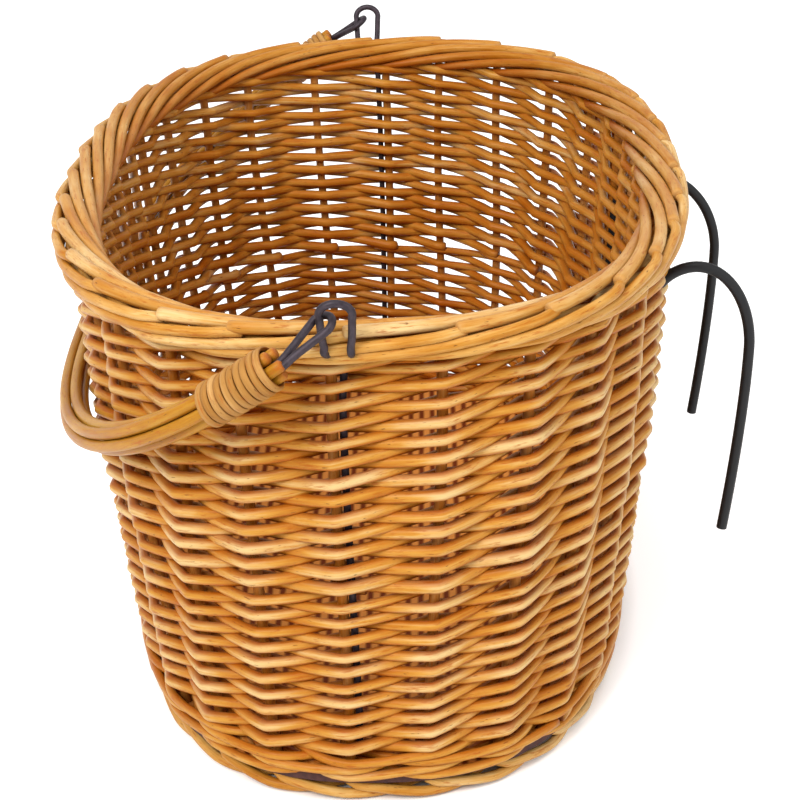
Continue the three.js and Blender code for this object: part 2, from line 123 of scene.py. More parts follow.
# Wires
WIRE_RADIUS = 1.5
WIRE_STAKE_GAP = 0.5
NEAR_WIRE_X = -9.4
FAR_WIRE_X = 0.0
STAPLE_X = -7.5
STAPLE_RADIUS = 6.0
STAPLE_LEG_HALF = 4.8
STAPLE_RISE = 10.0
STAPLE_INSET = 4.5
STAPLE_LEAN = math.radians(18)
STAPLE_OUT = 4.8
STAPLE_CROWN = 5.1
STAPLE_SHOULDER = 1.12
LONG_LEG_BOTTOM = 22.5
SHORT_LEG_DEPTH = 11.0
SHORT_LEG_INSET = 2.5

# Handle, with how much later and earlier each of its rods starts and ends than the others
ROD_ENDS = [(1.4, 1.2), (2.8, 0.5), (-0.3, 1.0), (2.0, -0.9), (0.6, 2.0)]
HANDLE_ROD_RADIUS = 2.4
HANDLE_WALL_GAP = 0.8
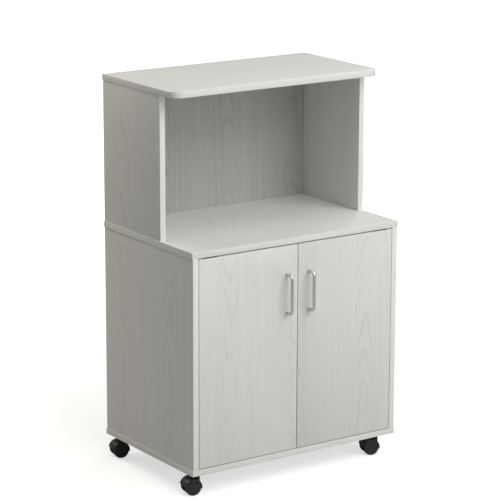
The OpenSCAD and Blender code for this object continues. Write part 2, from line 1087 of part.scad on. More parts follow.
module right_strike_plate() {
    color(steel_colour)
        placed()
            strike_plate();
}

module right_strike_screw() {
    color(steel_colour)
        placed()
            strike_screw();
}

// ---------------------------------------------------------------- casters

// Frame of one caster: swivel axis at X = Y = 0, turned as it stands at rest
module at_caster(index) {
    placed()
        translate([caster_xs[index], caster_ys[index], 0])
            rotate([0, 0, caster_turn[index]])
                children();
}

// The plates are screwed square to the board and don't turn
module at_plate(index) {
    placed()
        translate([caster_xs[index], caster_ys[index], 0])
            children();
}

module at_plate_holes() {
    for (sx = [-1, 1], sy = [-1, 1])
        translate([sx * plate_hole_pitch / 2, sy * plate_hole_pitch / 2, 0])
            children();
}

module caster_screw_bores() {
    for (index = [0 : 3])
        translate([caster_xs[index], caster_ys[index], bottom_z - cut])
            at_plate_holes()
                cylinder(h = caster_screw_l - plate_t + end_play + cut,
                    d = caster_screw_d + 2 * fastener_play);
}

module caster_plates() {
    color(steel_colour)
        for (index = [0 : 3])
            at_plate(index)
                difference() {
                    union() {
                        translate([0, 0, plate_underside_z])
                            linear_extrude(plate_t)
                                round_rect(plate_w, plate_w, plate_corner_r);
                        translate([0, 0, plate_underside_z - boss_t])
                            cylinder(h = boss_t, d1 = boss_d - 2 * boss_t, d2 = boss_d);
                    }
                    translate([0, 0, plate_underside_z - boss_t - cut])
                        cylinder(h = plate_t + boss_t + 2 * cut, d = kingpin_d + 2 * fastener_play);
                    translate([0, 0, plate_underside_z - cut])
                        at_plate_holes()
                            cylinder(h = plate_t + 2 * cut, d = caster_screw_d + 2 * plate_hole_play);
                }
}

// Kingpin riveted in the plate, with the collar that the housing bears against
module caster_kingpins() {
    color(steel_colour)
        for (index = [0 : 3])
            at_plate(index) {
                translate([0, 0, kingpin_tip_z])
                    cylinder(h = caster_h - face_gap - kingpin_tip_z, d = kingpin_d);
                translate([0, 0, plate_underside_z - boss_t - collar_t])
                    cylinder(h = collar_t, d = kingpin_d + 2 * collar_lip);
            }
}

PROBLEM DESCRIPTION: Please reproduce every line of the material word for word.

FINISHED TASK:
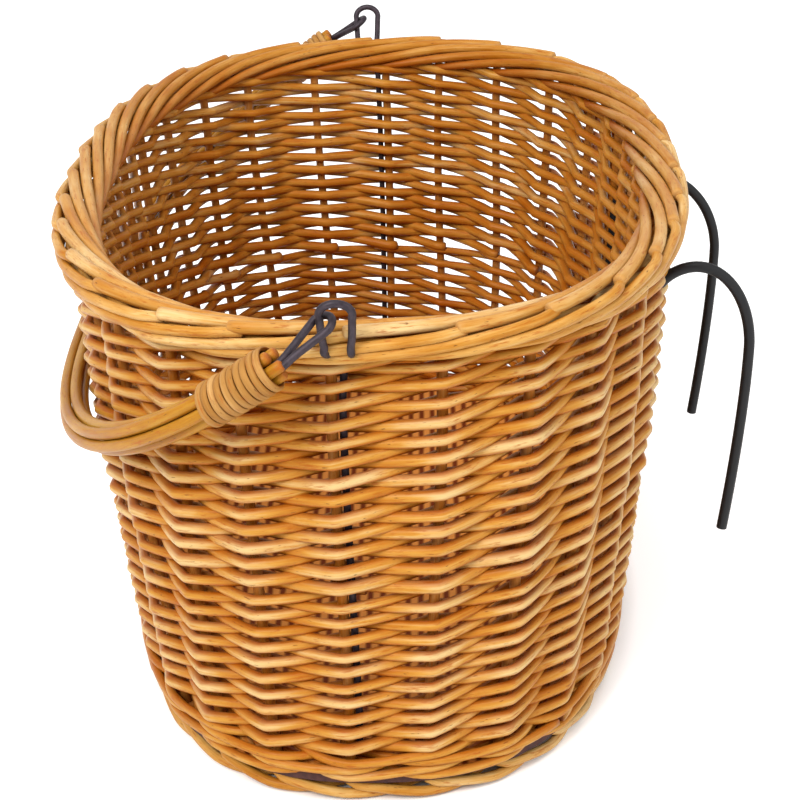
Continue the three.js and Blender code for this object: part 2, from line 123 of scene.py. More parts follow.
# Wires
WIRE_RADIUS = 1.5
WIRE_STAKE_GAP = 0.5
NEAR_WIRE_X = -9.4
FAR_WIRE_X = 0.0
STAPLE_X = -7.5
STAPLE_RADIUS = 6.0
STAPLE_LEG_HALF = 4.8
STAPLE_RISE = 10.0
STAPLE_INSET = 4.5
STAPLE_LEAN = math.radians(18)
STAPLE_OUT = 4.8
STAPLE_CROWN = 5.1
STAPLE_SHOULDER = 1.12
LONG_LEG_BOTTOM = 22.5
SHORT_LEG_DEPTH = 11.0
SHORT_LEG_INSET = 2.5

# Handle, with how much later and earlier each of its rods starts and ends than the others
ROD_ENDS = [(1.4, 1.2), (2.8, 0.5), (-0.3, 1.0), (2.0, -0.9), (0.6, 2.0)]
HANDLE_ROD_RADIUS = 2.4
HANDLE_WALL_GAP = 0.8
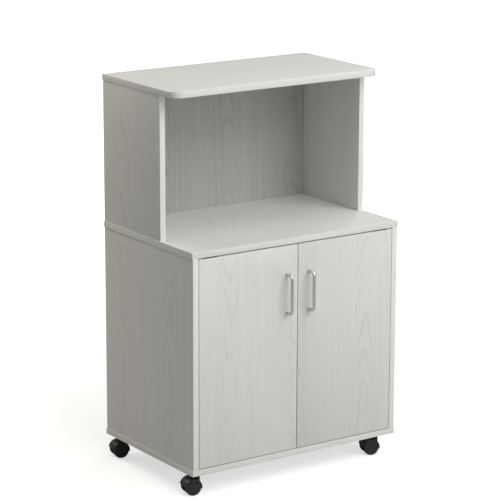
The OpenSCAD and Blender code for this object continues. Write part 2, from line 1087 of part.scad on. More parts follow.
module right_strike_plate() {
    color(steel_colour)
        placed()
            strike_plate();
}

module right_strike_screw() {
    color(steel_colour)
        placed()
            strike_screw();
}

// ---------------------------------------------------------------- casters

// Frame of one caster: swivel axis at X = Y = 0, turned as it stands at rest
module at_caster(index) {
    placed()
        translate([caster_xs[index], caster_ys[index], 0])
            rotate([0, 0, caster_turn[index]])
                children();
}

// The plates are screwed square to the board and don't turn
module at_plate(index) {
    placed()
        translate([caster_xs[index], caster_ys[index], 0])
            children();
}

module at_plate_holes() {
    for (sx = [-1, 1], sy = [-1, 1])
        translate([sx * plate_hole_pitch / 2, sy * plate_hole_pitch / 2, 0])
            children();
}

module caster_screw_bores() {
    for (index = [0 : 3])
        translate([caster_xs[index], caster_ys[index], bottom_z - cut])
            at_plate_holes()
                cylinder(h = caster_screw_l - plate_t + end_play + cut,
                    d = caster_screw_d + 2 * fastener_play);
}

module caster_plates() {
    color(steel_colour)
        for (index = [0 : 3])
            at_plate(index)
                difference() {
                    union() {
                        translate([0, 0, plate_underside_z])
                            linear_extrude(plate_t)
                                round_rect(plate_w, plate_w, plate_corner_r);
                        translate([0, 0, plate_underside_z - boss_t])
                            cylinder(h = boss_t, d1 = boss_d - 2 * boss_t, d2 = boss_d);
                    }
                    translate([0, 0, plate_underside_z - boss_t - cut])
                        cylinder(h = plate_t + boss_t + 2 * cut, d = kingpin_d + 2 * fastener_play);
                    translate([0, 0, plate_underside_z - cut])
                        at_plate_holes()
                            cylinder(h = plate_t + 2 * cut, d = caster_screw_d + 2 * plate_hole_play);
                }
}

// Kingpin riveted in the plate, with the collar that the housing bears against
module caster_kingpins() {
    color(steel_colour)
        for (index = [0 : 3])
            at_plate(index) {
                translate([0, 0, kingpin_tip_z])
                    cylinder(h = caster_h - face_gap - kingpin_tip_z, d = kingpin_d);
                translate([0, 0, plate_underside_z - boss_t - collar_t])
                    cylinder(h = collar_t, d = kingpin_d + 2 * collar_lip);
            }
}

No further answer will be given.